1 Introduction

tripr is a Bioconductor package, written in shiny that provides analytics services on antigen receptor (B cell receptor immunoglobulin, BcR IG | T cell receptor, TR) gene sequence data. Every step of the analysis can be performed interactively, thus not requiring any programming skills. It takes as input the output files of the IMGT/HighV-Quest tool. Users can select to analyze the data from each of the input samples separately, or the combined data files from all samples and visualize the results accordingly. Functions for an R command-line use are also available.

1.1 Installation

tripr is distributed as a Bioconductor package and requires R (version “4.2”), which can be installed on any operating system from CRAN, and Bioconductor (version “3.15”).

To install tripr package enter the following commands in your R session:

if (!requireNamespace("BiocManager", quietly = TRUE)) {
    install.packages("BiocManager")
}

BiocManager::install("tripr")

## Check that you have a valid Bioconductor installation
BiocManager::valid()

1.2 Launching the app

Once tripr is successfully installed, it can be loaded as follow:

library(tripr)

2 Running tripr as a shiny application

In order to start the shiny app, please run the following command:

tripr::run_app()

tripr should be opening in a browser (ideally Chrome, Firefox or Opera). If this does not happen automatically, please open a browser and navigate to the address shown on the R console (for example, Listening on http://127.0.0.1:6134).

2.1 Home

In this tab users can import their data by selecting the directory where the data is stored, by pressing the Choose directory button. The tool takes as input the 10 output files of the IMGT/HighV-Quest tool in text format (.txt). Users can also choose only some of the files depending on the type of the downstream analysis.

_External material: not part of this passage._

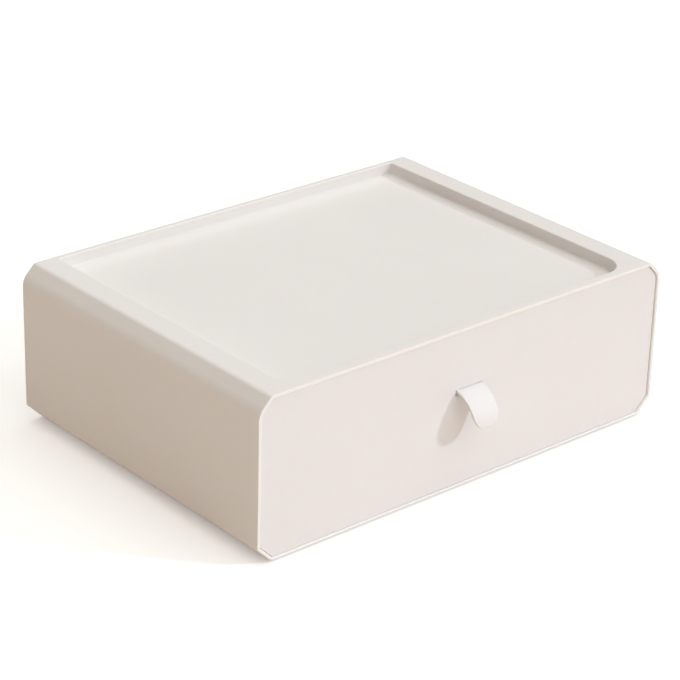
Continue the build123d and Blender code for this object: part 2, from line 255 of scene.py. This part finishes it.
def make_moulded_grain():
    """Moulded plastic: a fine spark-eroded grain, and slow drifts of tone from the flow of the melt."""
    group = Group("moulded_grain", {"Grain per metre": PLASTIC_GRAIN}, ("Height", "Drift"))
    tree = group.tree
    place = add_node(tree, "ShaderNodeTexCoord").outputs["Object"]
    fine = noise_node(tree, place, group.start.outputs["Grain per metre"], FINE_DETAIL)
    coarse_scale = math_node(tree, "MULTIPLY", group.start.outputs["Grain per metre"], COARSE_SCALE)
    coarse = noise_node(tree, place, coarse_scale, COARSE_DETAIL)
    height = math_node(tree, "ADD", math_node(tree, "MULTIPLY", coarse, COARSE_HEIGHT), fine)
    group.link(height, group.end.inputs["Height"])
    group.link(noise_node(tree, place, DRIFT_SCALE, DRIFT_DETAIL), group.end.inputs["Drift"])
    return tree


def make_edge_wear_and_highlight_mask():
    """Where the surface turns sharply: corners made lighter, partly as wear from hands and shelves and
    partly as painted highlight.
    """
    group = Group("edge_wear_and_highlight_mask", {"Reach": PLASTIC_EDGE_REACH}, ("Mask",))
    tree = group.tree
    rounded = add_node(tree, "ShaderNodeBevel", samples=EDGE_SAMPLES)
    group.link(group.start.outputs["Reach"], rounded.inputs["Radius"])
    flat = add_node(tree, "ShaderNodeNewGeometry").outputs["Normal"]
    dot = add_node(tree, "ShaderNodeVectorMath", operation="DOT_PRODUCT")
    group.link(rounded.outputs["Normal"], dot.inputs[0])
    group.link(flat, dot.inputs[1])
    turned = math_node(tree, "SUBTRACT", 1.0, dot.outputs["Value"])
    strong = math_node(tree, "MULTIPLY", turned, EDGE_STRENGTH)
    place = add_node(tree, "ShaderNodeTexCoord").outputs["Object"]
    patchy = math_node(tree, "ADD", noise_node(tree, place, EDGE_WEAR_AND_HIGHLIGHT_SCALE, EDGE_WEAR_AND_HIGHLIGHT_DETAIL), LEAST_EDGE_WEAR_AND_HIGHLIGHT)
    clear = add_node(tree, "ShaderNodeClamp")
    group.link(math_node(tree, "MULTIPLY", strong, patchy), clear.inputs["Value"])
    group.link(clear.outputs["Result"], group.end.inputs["Mask"])
    return tree


def make_hide_grain():
    """Coated leather: small rounded cells with shallow creases between them, and a mask of the creases for
    their painted shade.
    """
    group = Group("hide_grain", {"Cells per metre": HIDE_CELLS}, ("Height", "Crease"))
    tree = group.tree
    place = add_node(tree, "ShaderNodeTexCoord").outputs["Object"]
    cells = add_node(tree, "ShaderNodeTexVoronoi", feature="DISTANCE_TO_EDGE")
    group.link(place, cells.inputs["Vector"])
    group.link(group.start.outputs["Cells per metre"], cells.inputs["Scale"])
    soft = add_node(tree, "ShaderNodeMapRange")
    group.link(cells.outputs["Distance"], soft.inputs["Value"])
    soft.inputs["From Max"].default_value = CREASE_REACH
    group.link(soft.outputs["Result"], group.end.inputs["Height"])
    group.link(math_node(tree, "SUBTRACT", 1.0, soft.outputs["Result"]), group.end.inputs["Crease"])
    return tree


def make_front_painted_light_mask():
    """Where light is painted near the front: the casing's front rim and the drawer front's edges as painted
    highlight, and the step inside the rim as painted light against its shade.
    """
    low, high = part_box("casing_shell")
    places = {"Step end": low.y + FRONT_PAINTED_LIGHT_DEPTH, "Middle height": (low.z + high.z) / 2}
    group = Group("front_painted_light_mask", places, ("Rim", "Step", "Edge"))
    tree = group.tree
    place = add_node(tree, "ShaderNodeSeparateXYZ")
    group.link(add_node(tree, "ShaderNodeTexCoord").outputs["Object"], place.inputs[0])
    facing = add_node(tree, "ShaderNodeSeparateXYZ")
    group.link(add_node(tree, "ShaderNodeNewGeometry").outputs["Normal"], facing.inputs[0])
    near = math_node(tree, "LESS_THAN", place.outputs["Y"], group.start.outputs["Step end"])
    forward = math_node(tree, "LESS_THAN", facing.outputs["Y"], RIM_FACING)
    rise = math_node(tree, "SUBTRACT", place.outputs["Z"], group.start.outputs["Middle height"])
    sideways = math_node(tree, "MULTIPLY", facing.outputs["X"], place.outputs["X"])
    upwards = math_node(tree, "MULTIPLY", facing.outputs["Z"], rise)
    outwards = math_node(tree, "ADD", sideways, upwards)
    inward = math_node(tree, "LESS_THAN", outwards, INWARD_FACING)
    edge = math_node(tree, "GREATER_THAN", facing.outputs["Y"], EDGE_FACING)
    group.link(math_node(tree, "MULTIPLY", near, forward), group.end.inputs["Rim"])
    group.link(math_node(tree, "MULTIPLY", near, inward), group.end.inputs["Step"])
    group.link(edge, group.end.inputs["Edge"])
    return tree


MOULDED_GRAIN = make_moulded_grain()
EDGE_WEAR_AND_HIGHLIGHT_MASK = make_edge_wear_and_highlight_mask()
HIDE_GRAIN = make_hide_grain()
FRONT_PAINTED_LIGHT_MASKS = make_front_painted_light_mask()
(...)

Note that every sample of the dataset must have its own individual folder and every sample folder must be in one root folder (See example below). For the dataset to be selected for upload, this root folder must be selected and then the button Load Data has to be pressed.

Previous sessions can also be loaded with the Restore Previous Sessions button.

There are 2 options regarding the cell type (T cell and B cell) as well as 2 options based on the amount of available data (High- or Low-Throughput). Concerning the latter, the main difference is the application of the preselection and selection steps. In the case of High-Throughput data, all filters are applied consequentially (i.e. if a sequence fails >1 selection criteria, only the first unsatisfied criterion will be reported), whereas for Low-Throughput data all criteria are applied at the same time.

2.2 Preprocessing

tripr offers 2 steps of preprocessing:

  • Preselection: Refers to the cleaning process of the input dataset.

  • Selection: Refers to the filtering process of the resulting data from Preselection process.

2.2.1 Preselection

The Preselection process comprises 4 different criteria:

  • Only take into account Functional V-Gene:
    Only sequences utilizing a functional V gene are included into the downstream analysis. Sequences with pseudogenes (P) or open reading frame (ORF) genes are excluded from further analysis.
  • Only take into account CDR3 with no Special Characters (X,*,#,.):
    Only sequences without ambiguities (i.e. characters other than those of the 20 amino acids) are included in the analysis.
  • Only take into account Productive Sequences:
    Only productive sequences (without stop codons and frameshifts) are included in the analysis.
  • Only take into account CDR3 with valid start/end landmarks:
    Start/End CDR3 landmarks (anchors) can be customized by the user based on the type of data (BcR/TR, heavy/light chain). More than one valid landmark can be used. The different letters should be separated with a vertical bar (e.g. F|D). Sequences with landmarks other than the chosen ones are excluded from the analysis.